Menurut Global Youth Tobacco Survey (GYTS) pada tahun 2019, sebanyak 19,2 persen pelajar berusia 13-15 tahun aktif mengonsumsi produk tembakau. Di sisi lain, ada 7,9 persen pelajar yang semula tidak merokok dikhawatirkan jadi perokok karena mengikuti ajakan teman (Kompas.id, 5 Agustus 2022). Selain itu, harga rokok yang terjangkau, yaitu rata-rata Rp 20.000 per bungkus dan rata-rata Rp 1.500 per batang, serta kurangnya pengawasan orangtua dan lingkungan masyarakat, menyebabkan mudahnya anak mengakses rokok.
Pada 25 Mei 2022, Kementerian Koordinator (Kemenko) Bidang Perekonomian mengadakan diskusi kelompok terfokus tentang Rancangan Perpres Peta Jalan Pengelolaan Produk Hasil Tembakau. Ini adalah salah satu kegiatan perancangan Peta Jalan IHT yang bertujuan memberikan kepastian dan kejelasan arah dari kebijakan IHT ke depan. Hal yang dibahas termasuk kenaikan tarif cukai tembakau, diversifikasi produk tembakau, dan peningkatan kinerja ekspor tembakau.
Selain itu, Rancangan Perpres Peta Jalan IHT memiliki visi berupa peningkatan produksi dan mutu tembakau, peningkatan substitusi impor, peningkatan kesejahteraan dan kualitas petani dan tenaga kerja sektor hulu, optimalisasi kemitraan, dan pengembangan inovasi teknologi.
Dilansir dari siaran pers Kemenko Perekonomian, pada 26 Mei 2022, IHT juga mengatur pengendalian produk tembakau dalam bentuk kebijakan nonfiskal dengan maksud menurunkan tingkat prevalensi perokok anak usia 10-18 tahun dengan target sebesar 8,7 persen di tahun 2024.

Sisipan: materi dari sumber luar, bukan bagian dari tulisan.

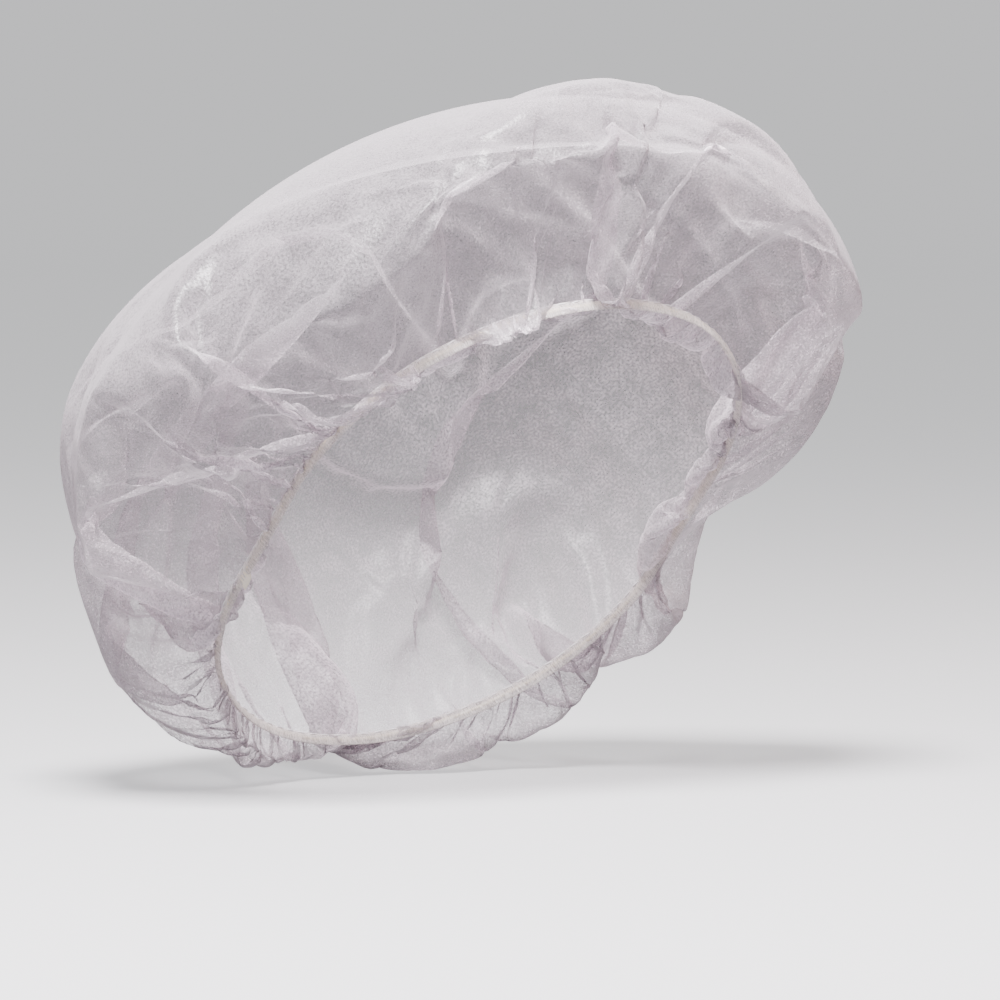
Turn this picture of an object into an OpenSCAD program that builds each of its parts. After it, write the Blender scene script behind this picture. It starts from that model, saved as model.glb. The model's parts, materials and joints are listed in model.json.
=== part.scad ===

Meski begitu, menurut Advokad Senior FAKTA, Tubagus Haryo Karbiyanto, perancangan Perpres IHT bertentangan dengan regulasi yang ada. Substansi IHT mirip dengan Peraturan Menteri Perindustrian (Permenperin) tentang Peta Jalan Industri Hasil Tembakau (IHT) Tahun 2015-2020 yang sudah dicabut melalui Putusan Mahkamah Agung Nomor 16P/HUM/2016.
Infografik Kandungan dalam Sebatang Rokok
Alasan pencabutan itu karena Permenperin tersebut dengan aturan UU Nomor 36 Tahun 2009 tentang Kesehatan, UU Nomor 39 Tahun 1999 tentang Hak Asasi Manusia, UU Nomor 11 Tahun 2005 tentang Pengesahan Kovenan Internasional tentang Hak-Hak Ekonomi, Sosial dan Budaya, UU Nomor 23 Tahun 2002 tentang Perlindungan Anak, dan UU Nomor 11 Tahun 1995 tentang Cukai.
”Rancangan Perpres Peta Jalan IHT ini menggunakan judul yang sebenarnya sudah dicabut sebelumnya oleh Mahkamah Agung, dan secara substansi sama saja dengan Permenperin tentang Peta Jalan IHT karena sama-sama fokus untuk meningkatkan produksi tembakau,” kata Tubagus.
Ketua Umum Komnas PT Hasbullah Thabrany mengatakan, tren regulasi yang dibentuk di negara-negara lain di dunia adalah membuat peta jalan untuk menurunkan prevalensi perokok di negaranya, bukan malah sebaliknya.
Pemerintah harus kembali fokus untuk melanjutkan proses amendemen Peraturan Pemerintah Nomor 109 Tahun 2012 tentang Pengamanan Bahan yang Mengandung Zat Adiktif Berupa Produk Tembakau bagi Kesehatan. ”Kami mewakili 23 organisasi anggota dan mitra, menolak rencana Perpres Peta Jalan IHT dan mendesak Pemerintah untuk kembali fokus melanjutkan proses amendemen PP 109/2012,” ujarnya.
Kompas telah menghubungi Sekretaris Kemenko Bidang Perekonomian Susiwijono Moegiarso untuk meminta konfirmasi serta tanggapan tentang penolakan tersebut, tetapi hingga Sabtu (8/10/2022) malam belum merespons.